LOCK HAVEN – On Nov. 5 – 6, the Allegheny Branch of the American Society for Microbiology held their 2010 fall meeting in the new academic building on the Clearfield Campus of Lock Haven University.
Dr. Joseph R. Newhouse (current President of the Branch), Dr. Joseph P. Calabrese, and Dr. Barrie E. Overton of the LHU Biology Department served as organizers and co-hosts of the event.
Since 1934, microbiologists and their students from Pennsylvania and West Virginia have gathered together to present their research and listen to lectures on current topics in the field given by internationally-known experts at the annual meeting of the Allegheny Branch of the American Society for Microbiology. The parent organization of the Branch, the American Society for Microbiology, is the oldest and largest single life science membership organization in the world, with more than 43,000 members worldwide. The society has 35 Branches, each of which covers a defined geographical area. The Allegheny Branch encompasses the western half of Pennsylvania and all of West Virginia.
Since 1996, the Allegheny Branch has been actively involved in promoting and improving undergraduate education in microbiology, so one of the major goals of the meeting each year is to provide a venue for undergraduate students to showcase their research projects and gain valuable experience in the process.

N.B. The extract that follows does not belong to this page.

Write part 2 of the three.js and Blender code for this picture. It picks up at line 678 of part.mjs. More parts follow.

The meeting began on Friday evening, November 5, with a banquet, followed by the Undergraduate Microbiology Education keynote lecture “Taking it to the Streets: Novel Research and Service Learning,” given by Dr. Gail Rowe of La Roche College in Pittsburgh.

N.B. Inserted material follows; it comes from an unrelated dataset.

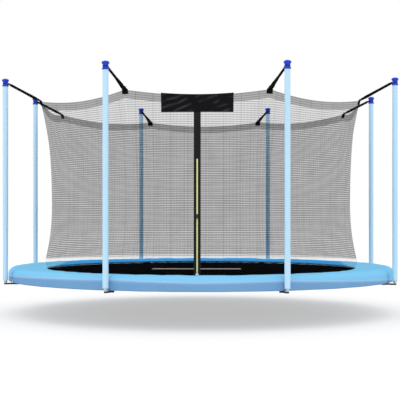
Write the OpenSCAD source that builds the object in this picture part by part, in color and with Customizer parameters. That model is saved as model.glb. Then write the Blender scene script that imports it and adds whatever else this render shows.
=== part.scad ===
// Round trampoline top with an inner safety net.
// A ring of steel tube carries a black jump mat on coil springs. Eight sockets join the
// ring, take the legs from below and hold the padded net poles on arms.
// The net hangs from the pole caps and has a door with a zip.
// Millimetres. +Z is up, the origin is the ring's centre at the foot of the leg sockets,
// and the door faces -Y.

/* [Frame ring] */
// Radius of the ring at the tube's centre line
ring_r = 1835; // [1800:1:1860]
// Outer diameter of the ring tube
tube_d = 38; // [36:0.5:42]
// Wall of the ring tube
tube_wall = 1.8; // [1.2:0.1:2.5]
// Springs on each ring tube
springs_per_tube = 9; // [5:1:9]

/* [Leg sockets] */
// Length of a socket's sleeve along the ring, each way from its middle
sleeve_half = 70; // [60:1:74]
// Wall of the socket's sleeve
sleeve_wall = 3.25; // [2:0.25:4]
// Outer diameter of the leg tube that the socket takes
leg_d = 38; // [32:0.5:40]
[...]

On Saturday, November 6, twenty students presented posters of their research in the morning, and six students gave oral research presentations in the afternoon. Dr. Marianne Hazel, Interim Dean of the LHU Clearfield Campus, attended the poster sessions, and marveled at the work done by the student participants. During lunch, she welcomed everyone to the campus, and greeted all of the participants personally.
Also on Saturday, Branch keynote lectures were delivered by internationally-known microbiologists Dr. Kenneth M. Noll of the University of Connecticut, and Dr. Susan Whittier of the Columbia/Presbyterian Hospital and Columbia University College of Physicians and Surgeons in New York City. Dr. Noll works with heat-loving bacteria, and the title of his presentation was “Challenges for Microbes at High Temperatures and their Evolutionary Solutions.” Dr. Whittier is a clinical microbiologist, and her lecture was “Clostridium difficile: A Re-emerging Pathogen?” Drs. Noll and Whittier also took a great interest in the research presented by the students, and made a special effort to mingle with them to give valuable feedback.
Altogether, nearly 50 attendees representing Penn State University, Duquesne University, Juniata College, Bucknell University, Saint Vincent College, Mount Aloysius College, Lycoming College, La Roche College, and Shippensburg University, helped make the meeting a great success. Many of the participants expressed how impressed they were with the facilities on the Clearfield Campus, the conduct of the meeting, and the hospitality shown to them by Lock Haven University.
Lock Haven University is a member of the Pennsylvania State System of Higher Education (PASSHE), the largest provider of higher education in the commonwealth. Its 14 universities offer more than 250 degree and certificate programs in more than 120 areas of study. Nearly 405,000 system alumni live and work in Pennsylvania.